Complaint is made that the main instruction required the jury to find that the alleged rifle was a firearm, there being no evidence to that fact. All of the evidence was that appellant was carrying a rifle. Rifle shots had been fired toward the location of the Vanzandts and Robinson. The fair inference from the evidence is that the rifle was a firearm, capable of being fired. The point (IV.A.) is without merit.

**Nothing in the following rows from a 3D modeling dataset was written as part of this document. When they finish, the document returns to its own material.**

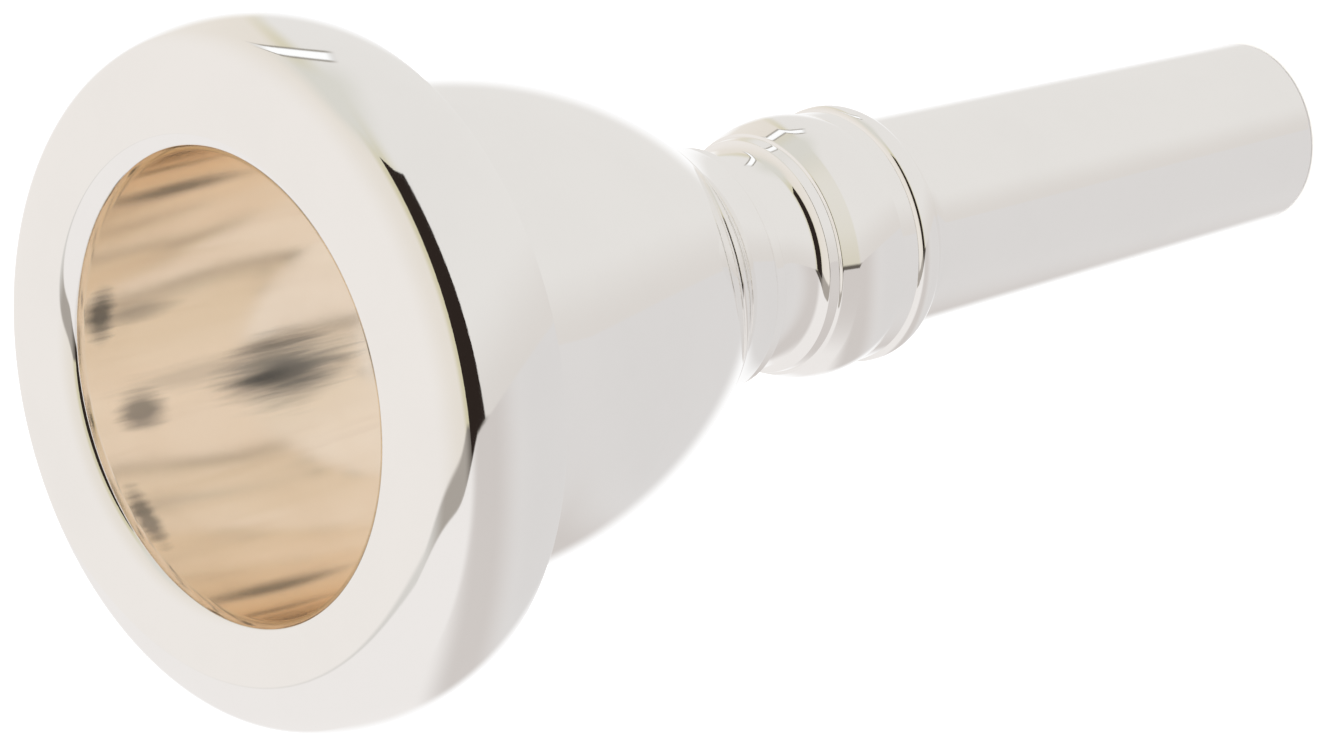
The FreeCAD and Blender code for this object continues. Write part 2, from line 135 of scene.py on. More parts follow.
class Outline:
    """Points along a chain of lines and arcs in the plane of radius and height."""

    def __init__(self, radius, height):
        self.points = [(radius, height)]

    def line(self, radius, height):
        """A line to a new corner, with a point close to each end to keep its shading straight."""
        start, end = Vector(self.points[-1]), Vector((radius, height))
        length = (end - start).length
        stops = [length]
        if length > GUARDED_LENGTH:
            steps = max(1, round(length / LINE_STEP))
            stops = [GUARD] + [length * n / steps for n in range(1, steps)] + [length - GUARD, length]
        self.points += [tuple(start.lerp(end, stop / length)) for stop in stops]
        return self

    def arc(self, radius, height, bend, turn):
        """The minor arc of radius bend to a new corner, turning the given way."""
        start, end = Vector(self.points[-1]), Vector((radius, height))
        chord = end - start
        rise = math.sqrt(max(bend ** 2 - (chord.length / 2) ** 2, 0))
        normal = Vector((-chord.y, chord.x)).normalized()
        centre = (start + end) / 2 + normal * rise * turn
        first = math.atan2(start.y - centre.y, start.x - centre.x)
        last = math.atan2(end.y - centre.y, end.x - centre.x)
        sweep = (last - first) * turn % (2 * math.pi) * turn
        steps = math.ceil(abs(sweep) * max(bend / ARC_STEP, 1 / ARC_STEP_ANGLE))
        for n in range(1, steps + 1):
            angle = first + sweep * n / steps
            self.points.append((centre.x + bend * math.cos(angle), centre.y + bend * math.sin(angle)))
        return self


def meeting(first, first_distance, second, second_distance, turn):
    """The point at these distances from two centres, on the given side of the line between them."""
    first, second = Vector(first), Vector(second)
    between = second - first
    along = (first_distance ** 2 - second_distance ** 2 + between.length_squared) / (2 * between.length)
    aside = math.sqrt(first_distance ** 2 - along ** 2) * turn
    unit = between.normalized()
    return first + unit * along + Vector((-unit.y, unit.x)) * aside


def touch(centre, toward, distance):
    """The point at a distance from a centre, in the direction of another centre."""
    centre, toward = Vector(centre), Vector(toward)
    return tuple(centre + (toward - centre).normalized() * distance)


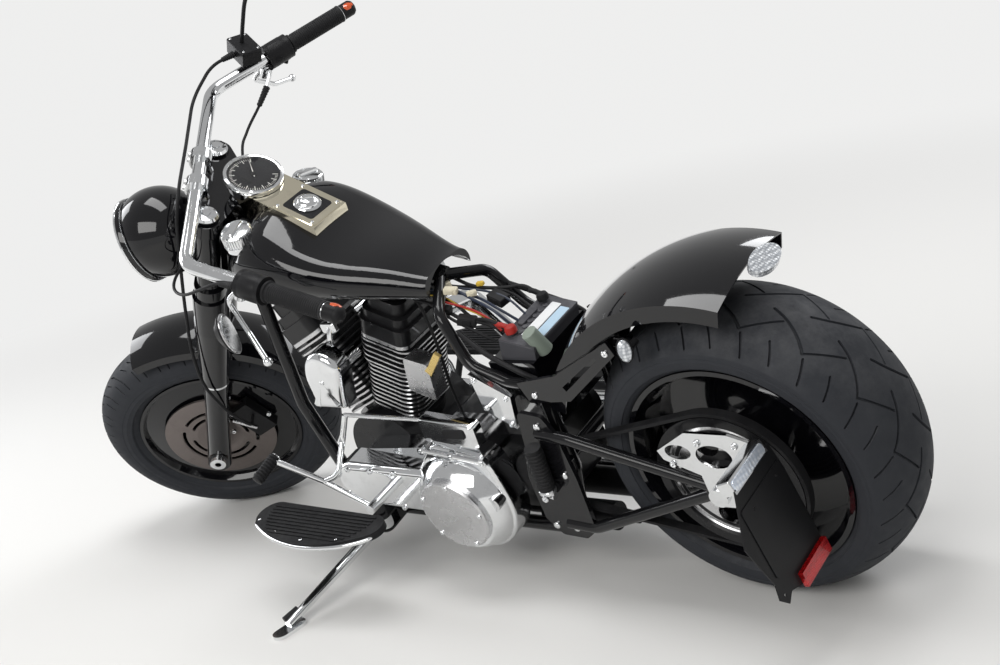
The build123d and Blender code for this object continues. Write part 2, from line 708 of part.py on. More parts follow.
def tank_section(x, z, tilt, height, width):
    """One section: a flat floor, round sides and a crowned top, with no corner between them."""
    angle = math.radians(tilt)
    plane = Plane(
        origin=(x, 0, z), x_dir=(0, 1, 0), z_dir=(math.cos(angle), 0, math.sin(angle))
    )
    waist = 0.46 * height
    rise = height - waist
    side = 0.88 * rise
    inset = width - side
    crown = (inset**2 + rise**2 - side**2) / (2 * (rise - side))
    turn = math.atan2(waist - height + crown, inset)
    shoulder = (inset + side * math.cos(turn), waist + side * math.sin(turn))
    side_middle = (inset + side * math.cos(turn / 2), waist + side * math.sin(turn / 2))
    low_middle = (width - waist + waist * math.cos(math.pi / 4), waist - waist * math.sin(math.pi / 4))

    def left(point):
        return (-point[0], point[1])

    floor_end = (width - waist, 0)
    edge = (width, waist)
    outline = make_face([
        Line(left(floor_end), floor_end),
        ThreePointArc(floor_end, low_middle, edge),
        ThreePointArc(edge, side_middle, shoulder),
        ThreePointArc(shoulder, (0, height), left(shoulder)),
        ThreePointArc(left(shoulder), left(side_middle), left(edge)),
        ThreePointArc(left(edge), left(low_middle), left(floor_end)),
    ])
    return plane * outline


TUNNEL_DEPTH = 160.0
TUNNEL_MIDDLE = TUNNEL_DEPTH / 2 - BACKBONE_RADIUS - 7
tank = loft([tank_section(*row) for row in tank_stations])
tank -= loft([tank_section(*row) for row in tank_hollow])
backbone_direction = tuple(neck_joint[i] - BACKBONE_END[i] for i in range(3))
tunnel_start = tuple(BACKBONE_END[i] - 0.3 * backbone_direction[i] for i in range(3))
tunnel_side = Plane(origin=tunnel_start, z_dir=backbone_direction, x_dir=(0, 1, 0))
tunnel = tunnel_side * Pos(0, -TUNNEL_MIDDLE, 0) * Box(
    72, TUNNEL_DEPTH, 900, align=(Align.CENTER, Align.CENTER, Align.MIN)
)
tank -= tunnel
tank -= STEERING_FRAME * round_bar((0, 0, 880), (0, 0, 1), NECK_RADIUS + 8, 300)
for rail_path in (rail_points[:3], [mirrored_point(point) for point in rail_points[:3]]):
    tank -= rod(rail_path, RAIL_RADIUS + 5, 30)
tank -= frame_backbone
tank -= speedometer
tank = max(tank.solids(), key=lambda solid: solid.volume)
add("fuel_tanks", tank)

cap = cone((1070, 120, 880), (-0.3, 0.16, 1), 36, 34, 40)
cap -= tank
cap = max(cap.solids(), key=lambda solid: solid.center().Z)
add("fuel_caps", both_sides(cap))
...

The verdict of the jury was: “We, the jury, find the Defendant, Gilbert Owens, guilty of ‘Exhibiting a deadly weapon in the presence of Bill Van Sandt, in a rude, angry or threatening manner and assess his punishment at 50 days guilty.’ ” Appellant claims this verdict is not responsive to the instruction of the court. He does not challenge its form. The instruction required the jury to find that appellant “did willfully, feloniously and unlawfully, in the presence of Bill Van Sandt, exhibit a deadly weapon, to wit, a rifle, in a rude, angry, and threatening manner, and that
The judgment is affirmed.
The foregoing opinion by PRITCHARD, C, is adopted as the opinion of the Court.